PROBLEM DESCRIPTION: Copy out every line that contains "object".

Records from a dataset
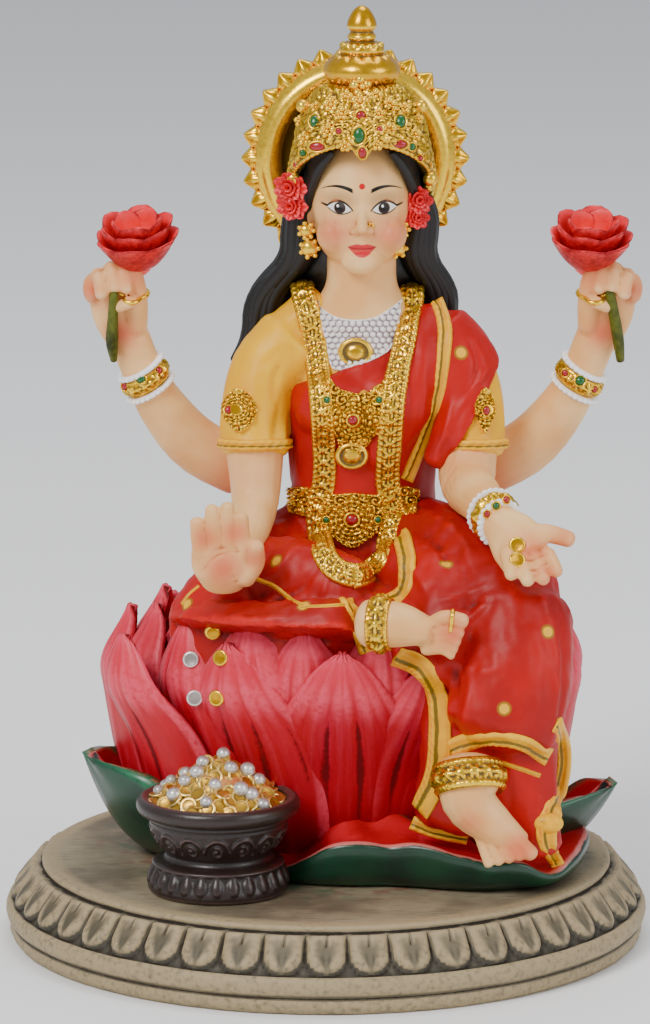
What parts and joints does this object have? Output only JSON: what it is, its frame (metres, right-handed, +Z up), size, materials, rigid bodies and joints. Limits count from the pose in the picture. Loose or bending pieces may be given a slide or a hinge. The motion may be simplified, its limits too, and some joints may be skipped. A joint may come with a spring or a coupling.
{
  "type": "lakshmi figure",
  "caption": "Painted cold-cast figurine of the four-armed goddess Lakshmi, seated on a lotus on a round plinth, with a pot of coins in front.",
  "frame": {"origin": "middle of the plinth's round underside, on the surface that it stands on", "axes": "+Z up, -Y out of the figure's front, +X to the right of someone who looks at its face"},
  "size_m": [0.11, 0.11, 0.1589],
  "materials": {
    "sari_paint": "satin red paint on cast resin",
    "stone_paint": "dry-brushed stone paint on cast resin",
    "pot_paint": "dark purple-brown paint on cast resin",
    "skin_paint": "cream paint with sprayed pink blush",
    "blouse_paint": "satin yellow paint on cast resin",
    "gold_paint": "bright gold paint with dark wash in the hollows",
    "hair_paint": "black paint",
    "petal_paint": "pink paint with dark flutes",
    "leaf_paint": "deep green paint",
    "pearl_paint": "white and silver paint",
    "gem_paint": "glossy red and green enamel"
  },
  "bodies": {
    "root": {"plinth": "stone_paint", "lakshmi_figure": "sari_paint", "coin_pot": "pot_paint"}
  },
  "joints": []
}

* * *

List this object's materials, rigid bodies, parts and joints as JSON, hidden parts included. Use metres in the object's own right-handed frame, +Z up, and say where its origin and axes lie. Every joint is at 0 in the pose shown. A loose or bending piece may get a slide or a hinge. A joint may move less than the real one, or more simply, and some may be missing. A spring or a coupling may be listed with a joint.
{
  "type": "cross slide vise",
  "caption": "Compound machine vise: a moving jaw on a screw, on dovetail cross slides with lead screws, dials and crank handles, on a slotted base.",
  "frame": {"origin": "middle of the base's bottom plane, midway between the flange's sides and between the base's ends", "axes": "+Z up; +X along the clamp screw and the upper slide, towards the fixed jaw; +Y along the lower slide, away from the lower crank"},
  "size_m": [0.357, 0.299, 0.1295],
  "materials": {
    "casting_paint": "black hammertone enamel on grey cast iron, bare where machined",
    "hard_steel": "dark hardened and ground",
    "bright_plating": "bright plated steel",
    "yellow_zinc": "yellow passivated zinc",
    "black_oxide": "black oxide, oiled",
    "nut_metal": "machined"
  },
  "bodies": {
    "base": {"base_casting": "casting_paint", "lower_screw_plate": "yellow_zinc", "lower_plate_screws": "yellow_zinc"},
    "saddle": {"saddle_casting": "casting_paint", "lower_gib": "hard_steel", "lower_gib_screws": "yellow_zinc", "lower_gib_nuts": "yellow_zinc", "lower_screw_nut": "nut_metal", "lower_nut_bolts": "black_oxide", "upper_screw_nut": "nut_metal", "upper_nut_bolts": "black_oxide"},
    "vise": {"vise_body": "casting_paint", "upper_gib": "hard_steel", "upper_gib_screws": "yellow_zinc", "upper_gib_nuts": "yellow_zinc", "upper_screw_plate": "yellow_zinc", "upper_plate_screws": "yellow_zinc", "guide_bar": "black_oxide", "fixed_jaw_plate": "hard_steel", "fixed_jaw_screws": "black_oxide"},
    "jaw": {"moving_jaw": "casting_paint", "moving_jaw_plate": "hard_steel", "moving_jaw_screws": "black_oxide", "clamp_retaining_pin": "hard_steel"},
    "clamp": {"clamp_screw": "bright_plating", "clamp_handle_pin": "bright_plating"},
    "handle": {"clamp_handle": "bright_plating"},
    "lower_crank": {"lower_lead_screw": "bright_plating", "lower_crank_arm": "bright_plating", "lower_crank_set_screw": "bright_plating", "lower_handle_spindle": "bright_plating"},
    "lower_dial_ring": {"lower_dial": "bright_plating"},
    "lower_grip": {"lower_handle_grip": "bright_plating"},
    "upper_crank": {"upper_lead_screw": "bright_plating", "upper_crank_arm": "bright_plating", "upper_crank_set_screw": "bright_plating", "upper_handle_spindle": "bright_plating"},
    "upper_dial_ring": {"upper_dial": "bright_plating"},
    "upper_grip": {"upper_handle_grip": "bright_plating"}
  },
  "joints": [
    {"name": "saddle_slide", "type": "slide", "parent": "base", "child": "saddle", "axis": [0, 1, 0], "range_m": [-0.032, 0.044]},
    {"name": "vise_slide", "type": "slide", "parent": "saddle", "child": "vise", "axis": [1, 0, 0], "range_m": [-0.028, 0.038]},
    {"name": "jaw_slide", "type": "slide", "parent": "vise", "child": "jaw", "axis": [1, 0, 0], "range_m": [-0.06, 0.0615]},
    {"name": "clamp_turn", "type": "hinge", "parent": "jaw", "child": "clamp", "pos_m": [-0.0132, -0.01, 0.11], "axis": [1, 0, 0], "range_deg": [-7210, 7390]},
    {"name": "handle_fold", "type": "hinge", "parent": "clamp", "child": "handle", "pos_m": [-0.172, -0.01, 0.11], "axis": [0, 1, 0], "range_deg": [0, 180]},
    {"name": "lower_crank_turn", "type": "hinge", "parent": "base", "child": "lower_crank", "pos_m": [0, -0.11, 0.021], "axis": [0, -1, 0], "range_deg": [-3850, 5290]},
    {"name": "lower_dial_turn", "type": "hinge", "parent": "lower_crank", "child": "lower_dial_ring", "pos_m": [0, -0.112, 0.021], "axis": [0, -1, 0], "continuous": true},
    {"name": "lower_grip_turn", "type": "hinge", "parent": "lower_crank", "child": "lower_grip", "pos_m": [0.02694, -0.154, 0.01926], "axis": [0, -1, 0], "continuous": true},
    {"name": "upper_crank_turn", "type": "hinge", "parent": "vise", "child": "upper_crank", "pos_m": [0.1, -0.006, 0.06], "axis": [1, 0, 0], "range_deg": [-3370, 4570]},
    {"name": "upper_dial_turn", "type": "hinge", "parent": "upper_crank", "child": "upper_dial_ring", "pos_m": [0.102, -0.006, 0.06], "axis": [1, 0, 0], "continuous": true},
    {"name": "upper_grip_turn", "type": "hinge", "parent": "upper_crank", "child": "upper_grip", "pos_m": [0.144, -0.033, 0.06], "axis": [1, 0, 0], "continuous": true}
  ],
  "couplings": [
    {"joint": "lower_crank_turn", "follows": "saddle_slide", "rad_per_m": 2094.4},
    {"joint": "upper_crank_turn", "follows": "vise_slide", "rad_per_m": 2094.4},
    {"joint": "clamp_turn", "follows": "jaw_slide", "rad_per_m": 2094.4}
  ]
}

FINISHED EXERCISE:
What parts and joints does this object have? Output only JSON: what it is, its frame (metres, right-handed, +Z up), size, materials, rigid bodies and joints. Limits count from the pose in the picture. Loose or bending pieces may be given a slide or a hinge. The motion may be simplified, its limits too, and some joints may be skipped. A joint may come with a spring or a coupling.
List this object's materials, rigid bodies, parts and joints as JSON, hidden parts included. Use metres in the object's own right-handed frame, +Z up, and say where its origin and axes lie. Every joint is at 0 in the pose shown. A loose or bending piece may get a slide or a hinge. A joint may move less than the real one, or more simply, and some may be missing. A spring or a coupling may be listed with a joint.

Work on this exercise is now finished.